WHAT YOU SHOULD DO: Write every line of the material out exactly as shown.

DATA TO USE:
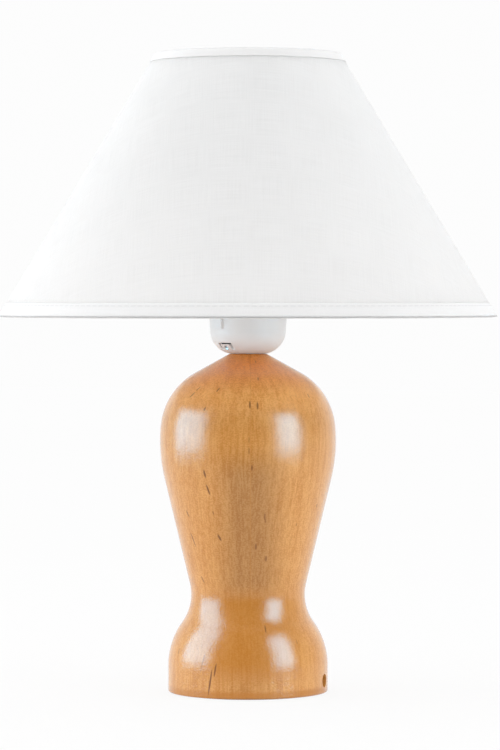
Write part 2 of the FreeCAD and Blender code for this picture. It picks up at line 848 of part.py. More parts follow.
def make_holder_skirt():
    """Outer shell with a flange below, an outside thread and a lip over the screw shell."""
    body = new_body("holder_skirt")
    outer = skirt_radius
    lip = bulb_thread_crest + size.skirt_lip_clearance
    lip_bottom = block_top + size.shell_height + size.skirt_lip_gap - skirt_bottom
    top = lip_bottom + size.skirt_lip_thickness
    corners = [
        (skirt_inner, 0),
        (rim_radius, 0),
        (rim_radius, size.skirt_flange_height),
        (outer, size.skirt_flange_height),
        (outer, top),
        (lip, top),
        (lip, lip_bottom),
        (skirt_inner, lip_bottom),
    ]
    turn_outline(body, corners)
    pitch = size.skirt_thread_pitch
    turns = (top - size.skirt_thread_start - size.skirt_thread_end) / pitch
    wind_thread(body, outer - size.thread_root, outer + size.skirt_thread_height,
                size.skirt_thread_half, size.skirt_thread_start, pitch, turns)
    place(body, skirt_bottom)


def make_shade_ring_nut():
    """Ring nut with a low flange and a grooved collar for the fingers."""
    body = new_body("shade_ring_nut")
    flange = size.ring_nut_flange_height
    flange_radius = ring_nut_radius + size.ring_nut_flange_width
    corners = [
        (ring_nut_bore, 0),
        (flange_radius, 0),
        (flange_radius, flange),
        (ring_nut_radius, flange),
        (ring_nut_radius, size.ring_nut_height),
        (ring_nut_bore, size.ring_nut_height),
    ]
    turn_outline(body, corners)
    sketch = new_sketch(body, "XY_Plane", away=flange)
    draw_circle(sketch, size.ring_nut_groove_radius, x=ring_nut_radius)
    groove = pocket(body, sketch, size.ring_nut_height, forward=True)
    repeat_round(body, groove, size.ring_nut_groove_count)
    place(body, ring_nut_bottom)


# Radii of the shade's layers, on the slant of the cone.
shade_spread = size.shade_bottom_radius - size.shade_top_radius
shade_slant = root(square(size.shade_height) + square(shade_spread))
shade_lean = shade_spread / size.shade_height
shade_cosine = size.shade_height / shade_slant
fabric_depth = size.tape_thickness + size.tape_gap
glue_depth = fabric_depth + size.fabric_thickness
liner_depth = glue_depth + size.glue_gap
inside_depth = liner_depth + size.liner_thickness
fold = size.tape_thickness + size.shade_fold_gap
wire_inset = fold + size.shade_wire_radius
wire_depth = inside_depth + size.shade_fold_gap + size.shade_wire_radius


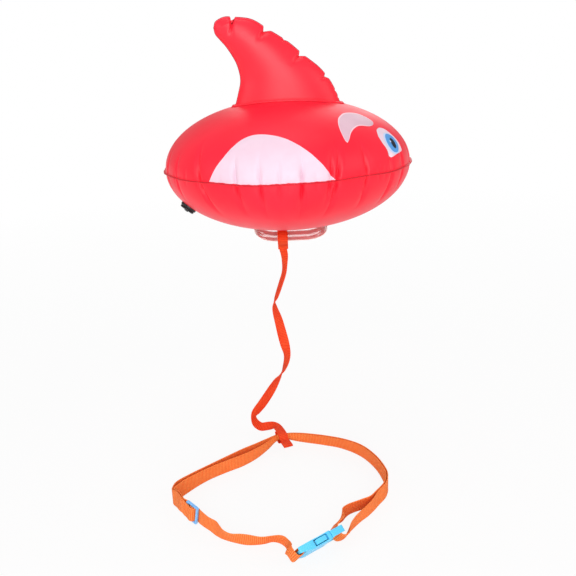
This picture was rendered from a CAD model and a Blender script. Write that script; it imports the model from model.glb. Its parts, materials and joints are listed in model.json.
"""Open water swim buoy: the looks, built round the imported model.

Metres, +Z up, +X towards the head. The origin is the lowest point of the float's belly.
"""

import json
import math

import bmesh
import bpy
from mathutils import Matrix, Vector

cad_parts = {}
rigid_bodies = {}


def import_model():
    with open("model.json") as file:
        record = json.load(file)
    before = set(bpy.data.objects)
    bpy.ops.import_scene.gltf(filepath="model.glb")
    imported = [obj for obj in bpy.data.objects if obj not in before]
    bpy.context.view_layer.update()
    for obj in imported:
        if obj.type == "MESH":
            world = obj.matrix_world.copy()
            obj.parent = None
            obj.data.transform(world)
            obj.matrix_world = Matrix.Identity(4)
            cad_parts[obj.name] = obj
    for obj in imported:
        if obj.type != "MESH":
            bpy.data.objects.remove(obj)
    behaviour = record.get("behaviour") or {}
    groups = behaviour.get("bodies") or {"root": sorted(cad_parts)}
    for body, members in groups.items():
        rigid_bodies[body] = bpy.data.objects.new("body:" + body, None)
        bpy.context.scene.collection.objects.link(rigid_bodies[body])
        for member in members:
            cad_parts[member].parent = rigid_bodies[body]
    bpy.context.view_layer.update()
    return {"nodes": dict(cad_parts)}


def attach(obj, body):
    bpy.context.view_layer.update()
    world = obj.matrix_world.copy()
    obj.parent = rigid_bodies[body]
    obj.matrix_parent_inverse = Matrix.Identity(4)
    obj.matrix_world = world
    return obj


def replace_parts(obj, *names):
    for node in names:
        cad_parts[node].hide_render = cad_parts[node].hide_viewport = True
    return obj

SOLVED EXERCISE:
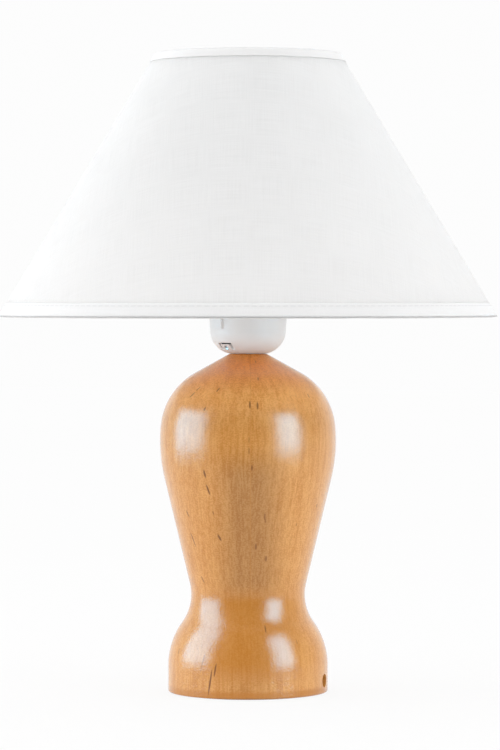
Write part 2 of the FreeCAD and Blender code for this picture. It picks up at line 848 of part.py. More parts follow.
def make_holder_skirt():
    """Outer shell with a flange below, an outside thread and a lip over the screw shell."""
    body = new_body("holder_skirt")
    outer = skirt_radius
    lip = bulb_thread_crest + size.skirt_lip_clearance
    lip_bottom = block_top + size.shell_height + size.skirt_lip_gap - skirt_bottom
    top = lip_bottom + size.skirt_lip_thickness
    corners = [
        (skirt_inner, 0),
        (rim_radius, 0),
        (rim_radius, size.skirt_flange_height),
        (outer, size.skirt_flange_height),
        (outer, top),
        (lip, top),
        (lip, lip_bottom),
        (skirt_inner, lip_bottom),
    ]
    turn_outline(body, corners)
    pitch = size.skirt_thread_pitch
    turns = (top - size.skirt_thread_start - size.skirt_thread_end) / pitch
    wind_thread(body, outer - size.thread_root, outer + size.skirt_thread_height,
                size.skirt_thread_half, size.skirt_thread_start, pitch, turns)
    place(body, skirt_bottom)


def make_shade_ring_nut():
    """Ring nut with a low flange and a grooved collar for the fingers."""
    body = new_body("shade_ring_nut")
    flange = size.ring_nut_flange_height
    flange_radius = ring_nut_radius + size.ring_nut_flange_width
    corners = [
        (ring_nut_bore, 0),
        (flange_radius, 0),
        (flange_radius, flange),
        (ring_nut_radius, flange),
        (ring_nut_radius, size.ring_nut_height),
        (ring_nut_bore, size.ring_nut_height),
    ]
    turn_outline(body, corners)
    sketch = new_sketch(body, "XY_Plane", away=flange)
    draw_circle(sketch, size.ring_nut_groove_radius, x=ring_nut_radius)
    groove = pocket(body, sketch, size.ring_nut_height, forward=True)
    repeat_round(body, groove, size.ring_nut_groove_count)
    place(body, ring_nut_bottom)


# Radii of the shade's layers, on the slant of the cone.
shade_spread = size.shade_bottom_radius - size.shade_top_radius
shade_slant = root(square(size.shade_height) + square(shade_spread))
shade_lean = shade_spread / size.shade_height
shade_cosine = size.shade_height / shade_slant
fabric_depth = size.tape_thickness + size.tape_gap
glue_depth = fabric_depth + size.fabric_thickness
liner_depth = glue_depth + size.glue_gap
inside_depth = liner_depth + size.liner_thickness
fold = size.tape_thickness + size.shade_fold_gap
wire_inset = fold + size.shade_wire_radius
wire_depth = inside_depth + size.shade_fold_gap + size.shade_wire_radius


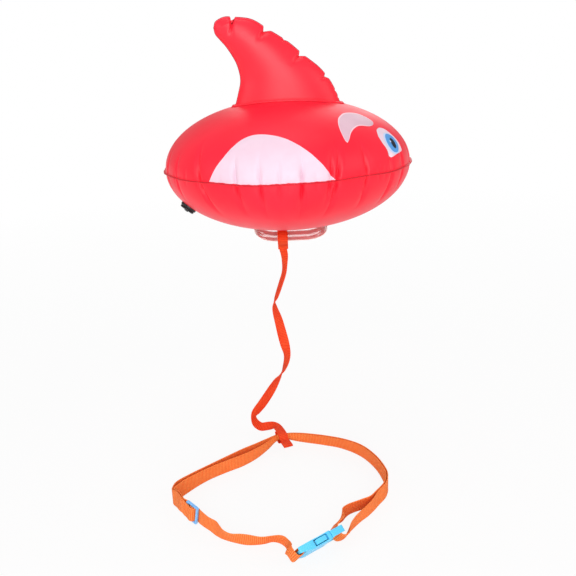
This picture was rendered from a CAD model and a Blender script. Write that script; it imports the model from model.glb. Its parts, materials and joints are listed in model.json.
"""Open water swim buoy: the looks, built round the imported model.

Metres, +Z up, +X towards the head. The origin is the lowest point of the float's belly.
"""

import json
import math

import bmesh
import bpy
from mathutils import Matrix, Vector

cad_parts = {}
rigid_bodies = {}


def import_model():
    with open("model.json") as file:
        record = json.load(file)
    before = set(bpy.data.objects)
    bpy.ops.import_scene.gltf(filepath="model.glb")
    imported = [obj for obj in bpy.data.objects if obj not in before]
    bpy.context.view_layer.update()
    for obj in imported:
        if obj.type == "MESH":
            world = obj.matrix_world.copy()
            obj.parent = None
            obj.data.transform(world)
            obj.matrix_world = Matrix.Identity(4)
            cad_parts[obj.name] = obj
    for obj in imported:
        if obj.type != "MESH":
            bpy.data.objects.remove(obj)
    behaviour = record.get("behaviour") or {}
    groups = behaviour.get("bodies") or {"root": sorted(cad_parts)}
    for body, members in groups.items():
        rigid_bodies[body] = bpy.data.objects.new("body:" + body, None)
        bpy.context.scene.collection.objects.link(rigid_bodies[body])
        for member in members:
            cad_parts[member].parent = rigid_bodies[body]
    bpy.context.view_layer.update()
    return {"nodes": dict(cad_parts)}


def attach(obj, body):
    bpy.context.view_layer.update()
    world = obj.matrix_world.copy()
    obj.parent = rigid_bodies[body]
    obj.matrix_parent_inverse = Matrix.Identity(4)
    obj.matrix_world = world
    return obj


def replace_parts(obj, *names):
    for node in names:
        cad_parts[node].hide_render = cad_parts[node].hide_viewport = True
    return obj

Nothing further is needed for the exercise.